Nyugen Hue’s social program favoring a distribution of land and economic justice has endeared him to contemporary Marxist Vietnamese historians. There is scholarly debate concerning the extent to which the Tay Son rebellion was a local, minority, and anti-Vietnamese uprising. The rebels’ use of red banners, for example, is believed to be linked to the worship of a Western Cham deity linked to the sinking mountain sun.
Finally, for all his military triumphs, Nyugen Hue never succeeded in eliminating his fierce southern rival, Nguyen Anh. Ten years after Nyugen Hue’s death, when internal dissent weakened the surviving Tay Son, Nguyen Anh ultimately defeated the Tay Son. While Nguyen Hue shook up the centuries’ long feudal division of Vietnam, complete reunification would be accomplished by his great rival, who became Emperor Gia Long in 1802. Under Gia Long’s dynasty Vietnam remained united and free until the French conquest of the late nineteenth century.
Bibliography
Chapuis, Oscar.
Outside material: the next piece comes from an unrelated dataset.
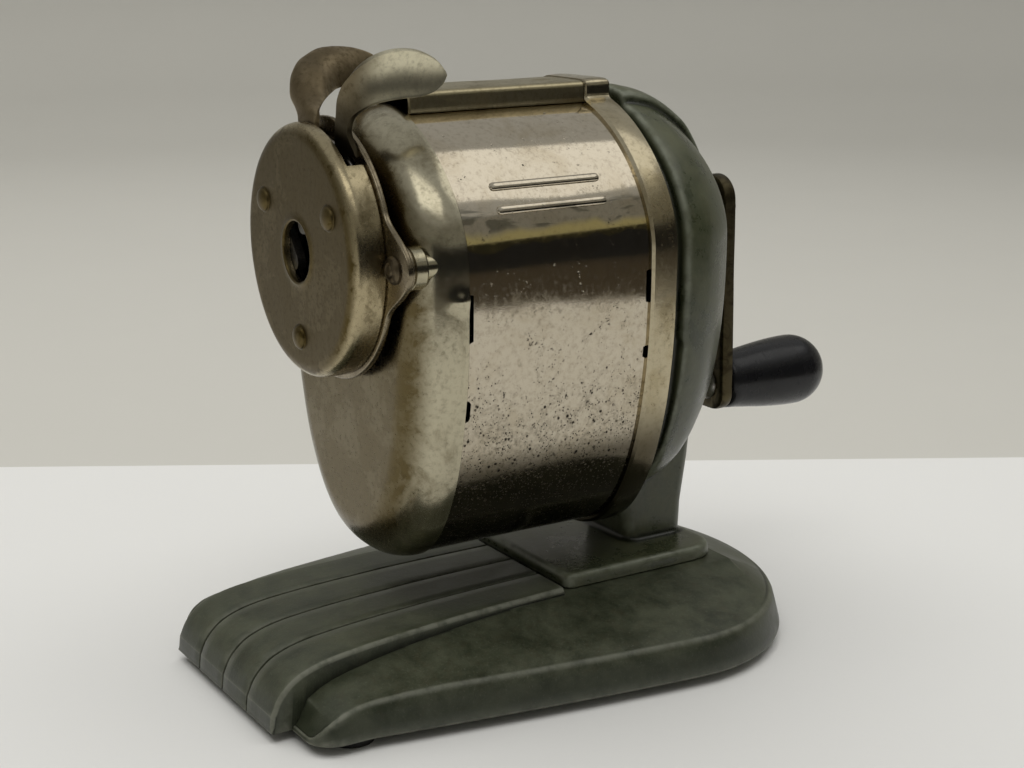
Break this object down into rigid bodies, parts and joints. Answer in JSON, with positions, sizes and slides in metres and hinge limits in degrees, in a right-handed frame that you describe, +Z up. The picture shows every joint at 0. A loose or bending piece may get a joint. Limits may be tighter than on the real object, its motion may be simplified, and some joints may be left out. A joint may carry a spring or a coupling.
{
  "type": "crank pencil sharpener",
  "caption": "Desk pencil sharpener with a streamlined cast base, a round sheet-metal shavings receptacle, a self-feeding chuck with squeeze wings, and a hand crank behind.",
  "frame": {"origin": "on the table, in the middle of the overall box", "axes": "+Z up, -Y to the front where the pencil goes in, +X to the right seen from the front"},
  "size_m": [0.0914, 0.149, 0.1233],
  "materials": {
    "base_enamel": "dark green-grey mottled satin enamel, worn light on the creases",
    "case_enamel": "dark green-grey satin enamel with soft reflections",
    "rubber": "matt black rubber",
    "steel": "plain steel",
    "dark_steel": "dark oiled steel",
    "cutter_steel": "hardened steel with bright edges",
    "bronze": "sintered bronze",
    "arm_steel": "brownish worn pressed steel",
    "black_gloss": "glossy black",
    "worn_nickel": "nickel plate with brown and olive tarnish",
    "band_nickel": "mirror nickel plate with yellow streaks and black pits",
    "dial_nickel": "satin brownish nickel plate"
  },
  "bodies": {
    "frame": {"base": "base_enamel", "base_feet": "rubber", "foot_screws": "steel", "flange_screws": "steel", "gear_case": "case_enamel", "ring_gear": "dark_steel", "shaft_bush": "bronze"},
    "crank": {"crank_shaft": "steel", "thrust_washer": "steel", "cutter_carrier": "dark_steel", "cutter_pins": "steel", "crank_arm": "arm_steel", "crank_washer": "steel", "crank_nut": "steel", "handle_pin": "steel"},
    "handle": {"handle_knob": "black_gloss"},
    "right_cutter": {"cutter_right": "cutter_steel"},
    "left_cutter": {"cutter_left": "cutter_steel"},
    "receptacle": {"front_cap": "worn_nickel", "receptacle_band": "band_nickel", "band_trim": "band_nickel", "rear_ring": "worn_nickel", "top_bar": "worn_nickel", "bar_rivets": "worn_nickel", "rod_bushings": "worn_nickel", "feed_spring_right": "steel", "feed_spring_left": "steel"},
    "chuck": {"dial_cap": "dial_nickel", "chuck_plate": "worn_nickel", "guide_tube": "steel", "guide_rods": "steel", "rod_stops": "steel", "wing_spring": "steel", "jaw_pins": "steel"},
    "right_wing": {"wing_right": "worn_nickel"},
    "left_wing": {"wing_left": "dial_nickel"},
    "jaw_a": {"jaw_top_right": "dark_steel"},
    "jaw_b": {"jaw_top_left": "dark_steel"},
    "jaw_c": {"jaw_bottom": "dark_steel"}
  },
  "joints": [
    {"name": "crank_spin", "type": "hinge", "parent": "frame", "child": "crank", "pos_m": [0, 0.033, 0.0857], "axis": [0, 1, 0], "continuous": true},
    {"name": "handle_spin", "type": "hinge", "parent": "crank", "child": "handle", "pos_m": [0, 0.06, 0.0467], "axis": [0, 1, 0], "continuous": true},
    {"name": "right_cutter_spin", "type": "hinge", "parent": "crank", "child": "right_cutter", "pos_m": [0.008, 0.016, 0.0857], "axis": [-0.1822, 0.9833, 0], "continuous": true},
    {"name": "left_cutter_spin", "type": "hinge", "parent": "crank", "child": "left_cutter", "pos_m": [-0.008, 0.016, 0.0857], "axis": [0.1822, 0.9833, 0], "continuous": true},
    {"name": "receptacle_slide", "type": "slide", "parent": "frame", "child": "receptacle", "axis": [0, -1, 0], "range_m": [0, 0.06]},
    {"name": "chuck_feed", "type": "slide", "parent": "receptacle", "child": "chuck", "axis": [0, -1, 0], "range_m": [0, 0.028], "stiffness_N_per_m": 150, "springref_m": -0.012, "deforming": ["feed_spring_right", "feed_spring_left"]},
    {"name": "right_wing_squeeze", "type": "hinge", "parent": "chuck", "child": "right_wing", "pos_m": [0, -0.0502, 0.0857], "axis": [0, 1, 0], "range_deg": [-7, 0], "stiffness_Nm_per_rad": 0.2, "springref_deg": 8.59},
    {"name": "left_wing_squeeze", "type": "hinge", "parent": "chuck", "child": "left_wing", "pos_m": [0, -0.0514, 0.0857], "axis": [0, 1, 0], "range_deg": [0, 7]},
    {"name": "jaw_a_swing", "type": "hinge", "parent": "chuck", "child": "jaw_a", "pos_m": [0.01412, -0.053, 0.09385], "axis": [0, 1, 0], "range_deg": [0, 12]},
    {"name": "jaw_b_swing", "type": "hinge", "parent": "chuck", "child": "jaw_b", "pos_m": [-0.01412, -0.053, 0.09385], "axis": [0, 1, 0], "range_deg": [0, 12]},
    {"name": "jaw_c_swing", "type": "hinge", "parent": "chuck", "child": "jaw_c", "pos_m": [0, -0.053, 0.0694], "axis": [0, 1, 0], "range_deg": [0, 12]}
  ],
  "couplings": [
    {"joint": "right_cutter_spin", "follows": "crank_spin", "ratio": -2.3333},
    {"joint": "left_cutter_spin", "follows": "crank_spin", "ratio": -2.3333},
    {"joint": "left_wing_squeeze", "follows": "right_wing_squeeze", "ratio": -1},
    {"joint": "jaw_a_swing", "follows": "right_wing_squeeze", "ratio": -1.714},
    {"joint": "jaw_b_swing", "follows": "right_wing_squeeze", "ratio": -1.714},
    {"joint": "jaw_c_swing", "follows": "right_wing_squeeze", "ratio": -1.714}
  ]
}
A History of Vietnam. Westport, Conn.: Greenwood Press, 1995. Discusses Nyugen Hue’s life in great detail, but with occasional jumps back and forth in time. Devotes chapter 6 to “The Nguyen Hue Epic.” Maps, bibliography, index.
Hall, Daniel George. A History of Southeast Asia. 4th ed. London: Macmillan, 1981. Still a standard work on the period. Chapter 24 thoroughly covers Nyugen Hue’s life. Illustrations, maps, bibliography, and index.
Karnow, Stanley. Vietnam: A History. 2d ed. New York: Viking Press, 1997. Still the most widely available source in English. Places Nyugen Hue’s rebellion in the context of rising European influence in Vietnam but does not mention his defeat of the Chinese. Photographs, chronology, index.
Li, Tana. Nguyen Cochinchina. Ithaca, N.Y.: Cornell University Press, 1998. Places Nyugen Hue in the context of the heterogeneous society of southern Vietnam of his time. The final chapter strongly argues that the Tay Son rebellion was a local rather than social uprising. Also emphasizes Nyugen Hue’s mixed ethnic heritage. Maps, notes.